Penduduk Indonesia saja baru 230 jutaan . Kalau 86 milyar rumah dibangun, siapa yang akan menempatinya?
Lanjutan tulisan Pak Jaya berusaha mengetuk hati anggota DPR dengan angka yang masih salah itu, mencoba memberi tahu banyak sekalirumah yang bisa dibangun bila mereka mau membatalkan rencana pembangunan gedung DPR dan mengalihkannya untuk dana pembangunan rumah rakyat miskin.

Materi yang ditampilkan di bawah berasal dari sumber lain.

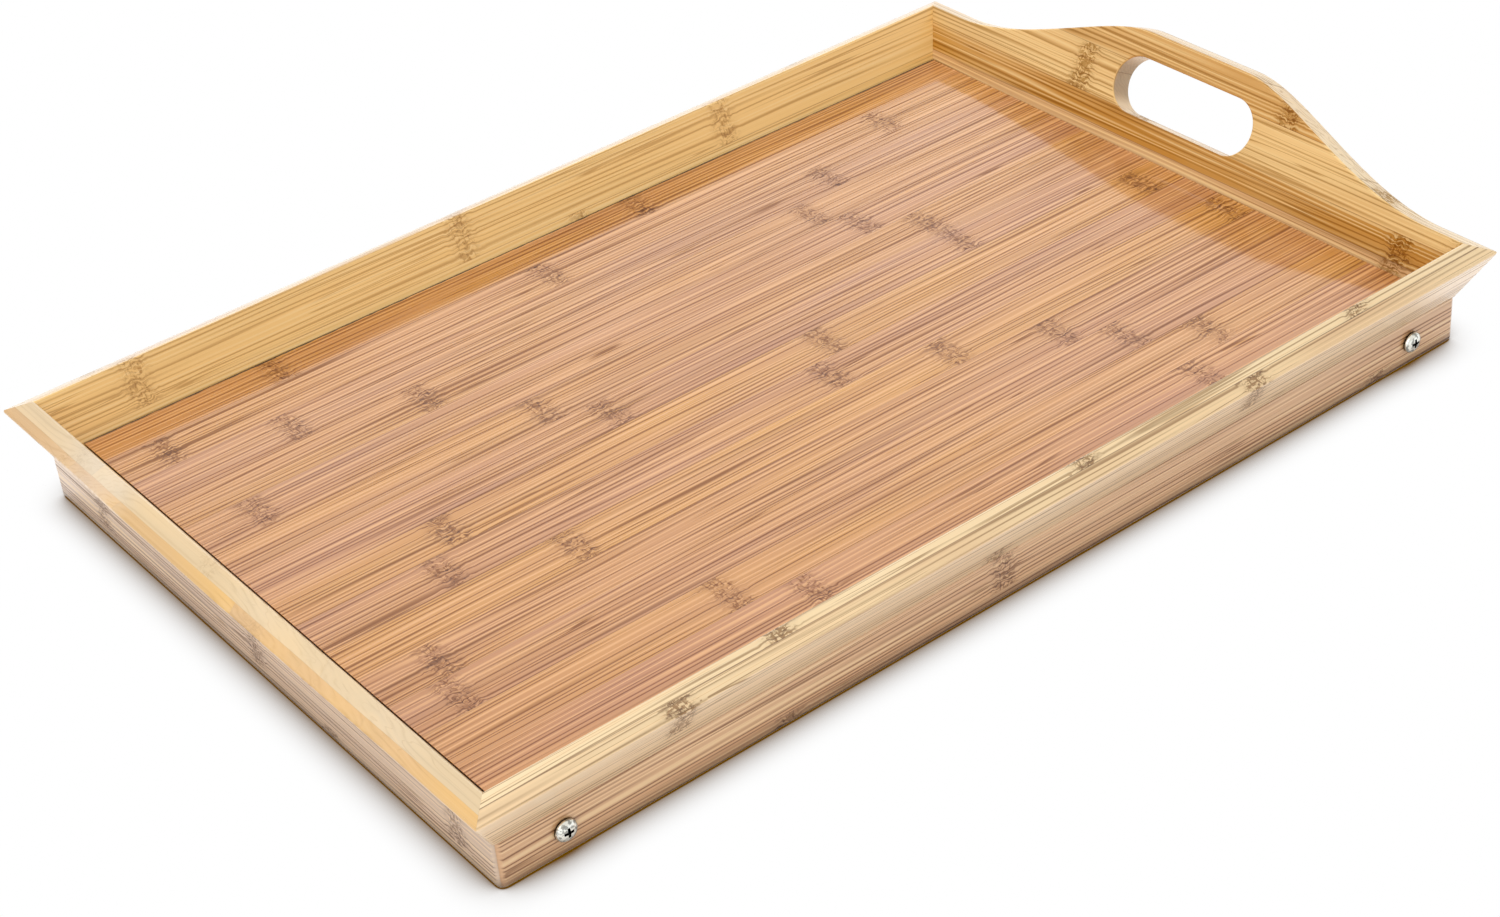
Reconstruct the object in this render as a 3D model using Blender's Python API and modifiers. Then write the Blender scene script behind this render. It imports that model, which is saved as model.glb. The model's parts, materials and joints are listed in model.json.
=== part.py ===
"""Folding bamboo bed tray: flared mitred rim, upright apron and two folding leg frames.

Metres, +Z up. +X runs along the length of the tray and +Y towards the rear rail.
The origin lies on the floor under the middle of the tray, with the legs folded.
"""
import math

import bmesh
import bpy
from mathutils import Matrix, Vector

# Rim of four flared boards: its size over the outer top edges, and its inner top edge's height
RIM_LENGTH = 0.4735
RIM_WIDTH = 0.325
RIM_HEIGHT = 0.0431
BOARD_THICKNESS = 0.0105
FLARE_ANGLE = math.radians(28.5)
TOP_EDGE_ANGLE = math.radians(5.5)
RIM_CORNER_RADIUS = 0.003
BOARD_EASING = 0.0007

# Raised grip of the two handle boards, measured up the board from the rim and along it
HANDLE_RISE = 0.0276
GRIP_HALF_LENGTH = 0.027
SHOULDER_END = 0.136
SHOULDER_TOP_EASE = 0.0255
SHOULDER_FOOT_EASE = 0.041
SLOT_LENGTH = 0.0776
SLOT_HEIGHT = 0.0245
SLOT_ABOVE_RIM = 0.0045

# Upright lower frame
APRON_HEIGHT = 0.0196
APRON_THICKNESS = 0.015
APRON_LEDGE = 0.0006
APRON_LEDGE_EASING = 0.0003
APRON_CORNER_RADIUS = 0.003
APRON_FOOT_EASING = 0.0016

# Panel, which rests on the apron between the boards
PANEL_THICKNESS = 0.0041

# Folding legs
PIVOT_FROM_END = 0.0267
PIVOT_BELOW_APRON_TOP = 0.0089
FEET_GAP = 0.0406
LEG_WIDTH = 0.014
LEG_THICKNESS = 0.0105
LEG_EASING = 0.001
LEG_FOOT_RADIUS = 0.0035
LEG_OPEN_ANGLE = math.radians(100)
STRETCHER_DIAMETER = 0.01
STRETCHER_FROM_FOOT = 0.062
STRETCHER_SOCKET = 0.006
STRETCHER_EASING = 0.0006

# Pivot screws, washers and lock nuts
SCREW_DIAMETER = 0.0045
SCREW_HEAD_DIAMETER = 0.0085
SCREW_HEAD_HEIGHT = 0.0028
SCREW_HEAD_EDGE = 0.0008
SCREW_TIP = 0.0006
SCREW_BEYOND_NUT = 0.0012
RECESS_SPAN = 0.0044
RECESS_WIDTH = 0.0012
RECESS_DEPTH = 0.0017
RECESS_FOOT_SHARE = 0.35
WASHER_DIAMETER = 0.0108
WASHER_THICKNESS = 0.001
NUT_ACROSS_FLATS = 0.008
NUT_THICKNESS = 0.0042
NUT_EASING = 0.0004
NUT_COLLAR_DIAMETER = 0.0068
NUT_COLLAR_HEIGHT = 0.0011

# Clearances and working values
SEAT_GAP = 0.0003
CUT_OVERRUN = 0.01
MERGE_DISTANCE = 0.00001
ROUND_STEPS = 28
HOLE_STEPS = 20
CURVE_STEPS = 14
CORNER_STEPS = 3
FOOT_STEPS = 4
DOME_STEPS = 6
BEVEL_SEGMENTS = 2
NUT_SIDES = 6
SHARP_ANGLE = math.radians(30)
COPLANAR_ANGLE = math.radians(0.1)
RIGHT_ANGLE = math.pi / 2

# Finishes: base colour, roughness, metallic
FINISHES = {
    "bamboo_panel": ((0.66, 0.37, 0.19), 0.32, 0.0),
    "bamboo_rim": ((0.74, 0.49, 0.25), 0.38, 0.0),
    "bamboo_apron": ((0.68, 0.43, 0.22), 0.42, 0.0),
    "bamboo_legs": ((0.72, 0.47, 0.24), 0.42, 0.0),
    "zinc_plated_steel": ((0.74, 0.72, 0.66), 0.28, 1.0),
}

# Outward direction of each side of the tray, and the axis that the side stands across
SIDES = {
    "front": (Vector((0, -1, 0)), 1),
    "rear": (Vector((0, 1, 0)), 1),
    "left": (Vector((-1, 0, 0)), 0),
    "right": (Vector((1, 0, 0)), 0),
}
UP = Vector((0, 0, 1))

# Half sizes of the rim and the apron, worked out down the flare
TOP_RUN = BOARD_THICKNESS * (math.cos(FLARE_ANGLE) + math.tan(TOP_EDGE_ANGLE) * math.sin(FLARE_ANGLE))
TOP_DROP = BOARD_THICKNESS * (math.sin(FLARE_ANGLE) - math.tan(TOP_EDGE_ANGLE) * math.cos(FLARE_ANGLE))
OUTER_TOP_HEIGHT = RIM_HEIGHT - TOP_DROP
BOARD_FOOT = APRON_HEIGHT + SEAT_GAP
OUTER_INSET = (OUTER_TOP_HEIGHT - BOARD_FOOT) * math.tan(FLARE_ANGLE)
INNER_INSET = (RIM_HEIGHT - BOARD_FOOT) * math.tan(FLARE_ANGLE)
RIM_HALF = Vector((RIM_LENGTH, RIM_WIDTH)) / 2
INNER_HALF = RIM_HALF - Vector((TOP_RUN, TOP_RUN))
APRON_INSET = OUTER_INSET - APRON_LEDGE
APRON_HALF = RIM_HALF - Vector((APRON_INSET, APRON_INSET))
APRON_INNER_HALF = APRON_HALF - Vector((APRON_THICKNESS, APRON_THICKNESS))

# Places of the pivot, of the leg's foot and stretcher from it, and places along its screw
# measured from the middle of the tray
PIVOT_FROM_MIDDLE = APRON_HALF.x - PIVOT_FROM_END
PIVOT_HEIGHT = APRON_HEIGHT - PIVOT_BELOW_APRON_TOP
LEG_LENGTH = PIVOT_FROM_MIDDLE - FEET_GAP / 2
STRETCHER_FROM_PIVOT = LEG_LENGTH - STRETCHER_FROM_FOOT
SCREW_SEAT = APRON_HALF.y + SEAT_GAP
WASHER_INNER = APRON_INNER_HALF.y - SEAT_GAP - WASHER_THICKNESS
LEG_OUTER = WASHER_INNER - SEAT_GAP
LEG_INNER = LEG_OUTER - LEG_THICKNESS
NUT_INNER = LEG_INNER - SEAT_GAP - NUT_THICKNESS
SCREW_END = NUT_INNER - SCREW_BEYOND_NUT
SCREW_HOLE_RADIUS = SCREW_DIAMETER / 2 + SEAT_GAP
SOCKET_RADIUS = STRETCHER_DIAMETER / 2 + SEAT_GAP

# Head of a leg beyond its pivot: its square corner meets the panel when the leg stands
LEG_SPLAY = LEG_OPEN_ANGLE - RIGHT_ANGLE
HEAD_ROOM = BOARD_FOOT - PIVOT_HEIGHT - SEAT_GAP
LEG_HEAD = (HEAD_ROOM - math.sin(LEG_SPLAY) * LEG_WIDTH / 2) / math.cos(LEG_SPLAY)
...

Saya jadi teringat kesalahan perhiungan yang saya buat hari jumat kemarin di tempat kerja. Bagaimana estimasi biaya transport yang saya buat hampir separuh harga barang yang akan dibeli. Atasan saya langsung menegur dengan tertawa mengejek betapa cerobohnya saya, dan betapa fatalnya kesalahan itu akan merugikan perusahaan bila sampai lolos.
Akhirnya saya bisa mengerti alasan Bos menyalahkan saya kemarin setelah membaca kompas hari ini. Terimakasih Pak Jaya, Tulisan Anda sangat tulus untuk menyuarakan ide kemanusiaan. Tapi, saya sangat menyayangkan kesalahan perhitungan sepele ini bisa luput dari pengamatan Anda. Kalau adik sepupu saya membaca tulisan ini tentu saja Ia akan berujar “Ternyata Jaya Suprana tidak lebih pintar dari anak kelas 5 SD”
Kalau kita mau perhatikan lagi, memang sekarang ini banyak sekali kritikan dan saran yang terlalu didramatisir, menggunakan data-data yang kurang bisa dipertanggung jawabkan dan kadang hanya ditujukan untuk menjatuhkan pihak-pihak tertentu.
Apakah tulisan yang saya buat ini salah satunya? Bagaimana menurut anda?